Chicken Processing Title

Here at Ridgetop Farm & Garden we process our own birds. This post is about how we do it. So, if you’re squeamish or not interested in how the live chicken ends up on your dinner table you might want to skip this post.



Sometimes we purchase Cornish Cross chicks for our meat production. Other times we process cockerels that we hatched a few months prior. The advantage to raising Cornish Cross is that they are bred for meat, so they have a nice, big breast come butchering day. Ironically, that is the same reason people choose not to go with Cornish Cross. They grow too big, too quickly.
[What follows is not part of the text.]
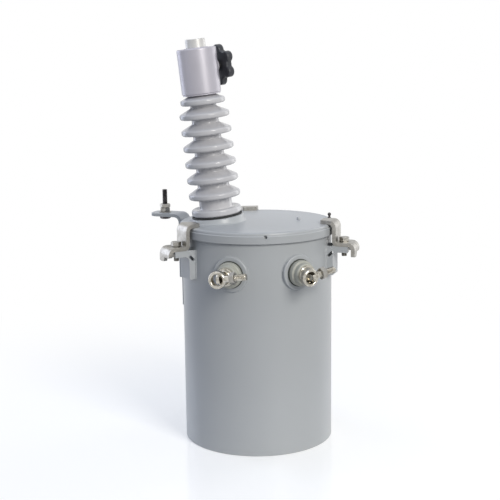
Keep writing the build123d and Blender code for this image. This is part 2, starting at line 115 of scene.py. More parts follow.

Our broilers live in a chicken tractor that gets moved around every couple days. They eat grass, weeds & bugs. We also give them a gmo free, high quality feed that we get from Buxton Feed.
Processing Chickens



When they grow to a good size we have a processing day.
Processing Chickens


The chickens are placed head down in a cone. Farmer John slits their neck & they bleed out. It’s quick & there’s very little thrashing around using this method.
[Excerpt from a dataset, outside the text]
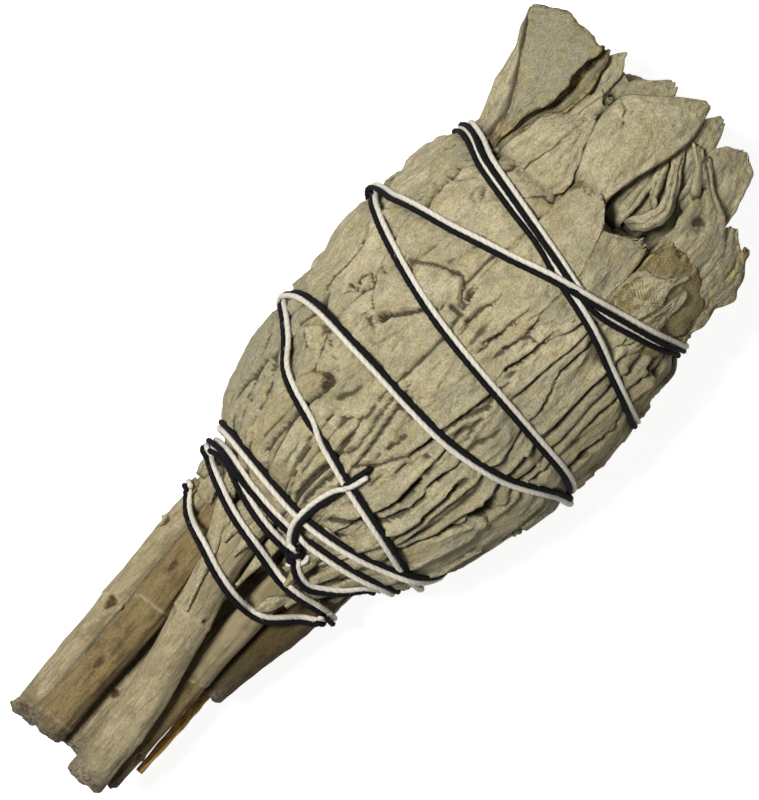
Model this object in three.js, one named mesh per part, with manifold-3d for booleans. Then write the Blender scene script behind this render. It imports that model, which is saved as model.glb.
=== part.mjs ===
// White sage smudge stick: dried leafy stems laid side by side and bound with a white and a black thread.
// It lies on its side. +X runs along it from the cut stems to the leafy crown, +Y is its left seen from
// above, +Z is up. The origin is on the table, under the flat spot of the belly that the stick rests on.
// All lengths are millimetres and all angles degrees, unless a name says otherwise.

import * as THREE from "three";
import { mergeVertices } from "three/addons/utils/BufferGeometryUtils.js";
import Module from "manifold-3d";

const wasm = await Module();
wasm.setup();

// Driving dimensions
const AXIS_HEIGHT = 17.65; // axis of the bundle over the table, at the origin
const AXIS_SLOPE = 0.085; // the crown end lies this much higher for each millimetre
const FLATNESS = 0.9; // height of the bundle over its width
const GAP = 0.3; // clear space between pieces that touch
const CORE_FROM = -42;
const CORE_TO = 25;
const CROWN_FREE_FROM = 22; // leaves stand free from here on
const LEAF_THICKNESS = 0.8; // a felted leaf with the one that clings under it
const PILE = 2.2; // depth of the pressed leaves over the packed middle
const LEAF_ROOT = 0.5; // a pressed leaf goes this far into the packed middle
const LEAF_BASE_DEPTH = 2; // a pressed leaf starts this far under the outermost ones
const PLEAT_BASE_DEPTH = 0.9;
const RIB_HOLLOW = 0.25;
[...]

Next, they are dunked in 140° water. If the water gets over 150° the chicken skin tears.
Processing Chickens


We use a Whizbang Chicken Plucker to pluck off the feathers. It is a huge time saver.
Processing Chickens


The chicken is placed in the Whizbang Plucker.

The Plucker is turned on and the chicken gets spun around while the rubber fingers catch & pull off the feathers. Spraying water while the plucker is spinning rinses off the feathers. It’s messy, but it works great.

In about 30 seconds your bird is feather free.
Processing Chickens


Next step is cleaning the bird. The feet, head & neck are cut off and the innards removed.

A typical Cornish Cross will weigh a little over 4 pounds when all clean.
Processing Chickens


We put the bird in a shrink bag, dip it in hot water, let it rest a few minutes & put it in the freezer.
Processing Chickens


It is a lot more work & more expensive to raise & process your own chickens than to buy them from the store. But, it is much more rewarding to be self sufficient. Since we started butchering our own chickens I haven’t once wanted to buy chicken from the store. I haven’t needed to – our chicken is delicious!